-------- Available data --------

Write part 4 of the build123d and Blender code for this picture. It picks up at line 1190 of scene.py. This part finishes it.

--------
-------- Available data --------

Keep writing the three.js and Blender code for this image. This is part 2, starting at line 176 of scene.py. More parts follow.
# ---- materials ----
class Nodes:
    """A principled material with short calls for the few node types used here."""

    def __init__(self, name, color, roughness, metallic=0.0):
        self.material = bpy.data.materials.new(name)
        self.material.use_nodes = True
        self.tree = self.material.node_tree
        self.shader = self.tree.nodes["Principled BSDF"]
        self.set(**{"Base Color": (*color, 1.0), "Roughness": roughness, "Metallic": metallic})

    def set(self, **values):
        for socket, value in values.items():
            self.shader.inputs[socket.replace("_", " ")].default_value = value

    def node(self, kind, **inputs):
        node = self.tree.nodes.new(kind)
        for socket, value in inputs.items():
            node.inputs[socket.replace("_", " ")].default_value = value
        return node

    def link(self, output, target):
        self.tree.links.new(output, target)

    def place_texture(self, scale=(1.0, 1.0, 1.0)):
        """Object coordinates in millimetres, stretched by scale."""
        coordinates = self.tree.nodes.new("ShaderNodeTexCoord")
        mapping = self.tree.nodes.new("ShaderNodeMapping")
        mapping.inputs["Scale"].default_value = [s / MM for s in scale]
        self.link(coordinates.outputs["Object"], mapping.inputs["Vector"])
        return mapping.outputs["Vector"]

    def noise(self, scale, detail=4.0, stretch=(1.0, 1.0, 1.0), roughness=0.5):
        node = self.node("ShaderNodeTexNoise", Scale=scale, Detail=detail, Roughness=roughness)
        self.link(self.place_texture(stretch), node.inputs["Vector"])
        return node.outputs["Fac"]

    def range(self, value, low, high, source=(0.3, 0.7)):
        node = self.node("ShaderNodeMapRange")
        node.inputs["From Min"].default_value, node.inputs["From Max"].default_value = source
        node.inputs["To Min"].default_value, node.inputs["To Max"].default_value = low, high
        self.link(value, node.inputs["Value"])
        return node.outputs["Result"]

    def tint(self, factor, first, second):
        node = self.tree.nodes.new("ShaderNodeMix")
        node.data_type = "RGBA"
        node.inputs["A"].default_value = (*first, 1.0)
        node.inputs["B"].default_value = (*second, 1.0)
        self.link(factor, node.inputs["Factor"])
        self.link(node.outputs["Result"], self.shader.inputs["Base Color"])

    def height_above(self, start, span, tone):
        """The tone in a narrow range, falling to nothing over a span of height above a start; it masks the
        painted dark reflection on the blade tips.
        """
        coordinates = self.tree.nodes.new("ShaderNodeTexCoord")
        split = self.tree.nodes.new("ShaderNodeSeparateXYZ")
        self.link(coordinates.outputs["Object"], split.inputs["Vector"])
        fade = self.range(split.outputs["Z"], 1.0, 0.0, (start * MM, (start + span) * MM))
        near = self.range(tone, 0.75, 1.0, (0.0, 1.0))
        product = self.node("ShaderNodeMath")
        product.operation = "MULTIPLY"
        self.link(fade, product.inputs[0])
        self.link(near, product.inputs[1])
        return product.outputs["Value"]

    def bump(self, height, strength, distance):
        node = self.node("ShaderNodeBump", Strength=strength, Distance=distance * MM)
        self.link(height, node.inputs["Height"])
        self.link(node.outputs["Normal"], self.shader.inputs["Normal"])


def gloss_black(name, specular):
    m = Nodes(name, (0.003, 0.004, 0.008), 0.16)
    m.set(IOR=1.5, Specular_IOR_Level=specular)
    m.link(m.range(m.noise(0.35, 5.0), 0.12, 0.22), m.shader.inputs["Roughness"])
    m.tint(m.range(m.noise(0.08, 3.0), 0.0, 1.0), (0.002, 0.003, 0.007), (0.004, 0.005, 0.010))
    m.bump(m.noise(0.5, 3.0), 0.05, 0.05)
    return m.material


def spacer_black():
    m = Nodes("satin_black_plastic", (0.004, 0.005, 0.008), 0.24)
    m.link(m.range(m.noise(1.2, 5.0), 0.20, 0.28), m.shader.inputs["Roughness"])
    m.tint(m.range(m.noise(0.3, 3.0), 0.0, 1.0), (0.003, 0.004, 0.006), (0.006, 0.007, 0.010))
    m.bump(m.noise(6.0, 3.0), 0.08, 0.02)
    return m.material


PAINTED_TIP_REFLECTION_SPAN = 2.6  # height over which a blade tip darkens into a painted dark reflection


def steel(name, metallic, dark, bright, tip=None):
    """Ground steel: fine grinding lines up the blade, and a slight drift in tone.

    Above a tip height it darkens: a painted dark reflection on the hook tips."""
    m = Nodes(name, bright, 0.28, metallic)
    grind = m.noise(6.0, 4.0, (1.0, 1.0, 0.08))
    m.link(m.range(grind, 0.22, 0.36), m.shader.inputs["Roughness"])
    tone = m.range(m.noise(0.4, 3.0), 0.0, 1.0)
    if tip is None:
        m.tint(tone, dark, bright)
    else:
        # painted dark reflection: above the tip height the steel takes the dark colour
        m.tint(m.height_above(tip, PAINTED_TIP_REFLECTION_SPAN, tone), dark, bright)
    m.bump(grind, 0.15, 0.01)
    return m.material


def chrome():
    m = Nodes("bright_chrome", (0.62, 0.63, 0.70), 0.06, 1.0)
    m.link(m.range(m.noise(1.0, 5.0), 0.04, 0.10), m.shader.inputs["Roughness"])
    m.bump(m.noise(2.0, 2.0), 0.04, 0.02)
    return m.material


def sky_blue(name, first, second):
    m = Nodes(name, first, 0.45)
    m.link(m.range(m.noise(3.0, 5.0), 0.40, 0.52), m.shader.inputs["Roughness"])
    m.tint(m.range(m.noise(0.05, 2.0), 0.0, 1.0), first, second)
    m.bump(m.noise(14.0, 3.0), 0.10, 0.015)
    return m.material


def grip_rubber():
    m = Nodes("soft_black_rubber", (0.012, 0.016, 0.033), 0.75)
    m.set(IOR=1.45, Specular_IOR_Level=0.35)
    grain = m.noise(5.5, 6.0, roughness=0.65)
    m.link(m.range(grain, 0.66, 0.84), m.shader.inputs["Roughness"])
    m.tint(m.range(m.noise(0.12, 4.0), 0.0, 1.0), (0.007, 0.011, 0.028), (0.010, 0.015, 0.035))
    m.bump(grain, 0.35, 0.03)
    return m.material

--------
-------- Available data --------

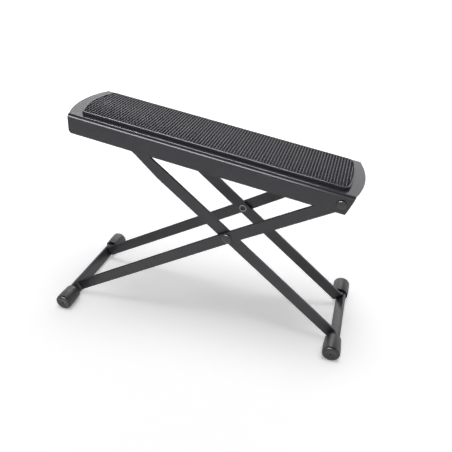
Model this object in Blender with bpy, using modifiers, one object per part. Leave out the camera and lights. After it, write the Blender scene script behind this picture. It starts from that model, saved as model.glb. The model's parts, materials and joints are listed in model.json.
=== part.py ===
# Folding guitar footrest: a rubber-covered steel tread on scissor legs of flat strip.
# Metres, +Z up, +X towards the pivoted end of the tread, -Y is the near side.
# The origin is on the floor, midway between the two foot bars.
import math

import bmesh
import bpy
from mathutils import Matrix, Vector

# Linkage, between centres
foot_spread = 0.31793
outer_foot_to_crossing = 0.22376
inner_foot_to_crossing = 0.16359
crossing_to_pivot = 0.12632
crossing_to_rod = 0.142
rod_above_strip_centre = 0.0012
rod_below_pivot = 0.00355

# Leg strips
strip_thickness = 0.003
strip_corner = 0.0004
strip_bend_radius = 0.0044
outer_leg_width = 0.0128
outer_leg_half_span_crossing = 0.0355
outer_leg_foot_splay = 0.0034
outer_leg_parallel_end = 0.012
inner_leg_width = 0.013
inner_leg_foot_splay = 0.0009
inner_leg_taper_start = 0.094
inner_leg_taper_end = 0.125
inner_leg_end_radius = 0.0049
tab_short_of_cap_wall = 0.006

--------

--- Exercise prompt ---
Above are the lines; repeat exactly the ones from the line containing "Model this object" down to the line containing "tab_short_of_cap_wall = 0.006", both inclusive.

--- Exercise output ---
Model this object in Blender with bpy, using modifiers, one object per part. Leave out the camera and lights. After it, write the Blender scene script behind this picture. It starts from that model, saved as model.glb. The model's parts, materials and joints are listed in model.json.
=== part.py ===
# Folding guitar footrest: a rubber-covered steel tread on scissor legs of flat strip.
# Metres, +Z up, +X towards the pivoted end of the tread, -Y is the near side.
# The origin is on the floor, midway between the two foot bars.
import math

import bmesh
import bpy
from mathutils import Matrix, Vector

# Linkage, between centres
foot_spread = 0.31793
outer_foot_to_crossing = 0.22376
inner_foot_to_crossing = 0.16359
crossing_to_pivot = 0.12632
crossing_to_rod = 0.142
rod_above_strip_centre = 0.0012
rod_below_pivot = 0.00355

# Leg strips
strip_thickness = 0.003
strip_corner = 0.0004
strip_bend_radius = 0.0044
outer_leg_width = 0.0128
outer_leg_half_span_crossing = 0.0355
outer_leg_foot_splay = 0.0034
outer_leg_parallel_end = 0.012
inner_leg_width = 0.013
inner_leg_foot_splay = 0.0009
inner_leg_taper_start = 0.094
inner_leg_taper_end = 0.125
inner_leg_end_radius = 0.0049
tab_short_of_cap_wall = 0.006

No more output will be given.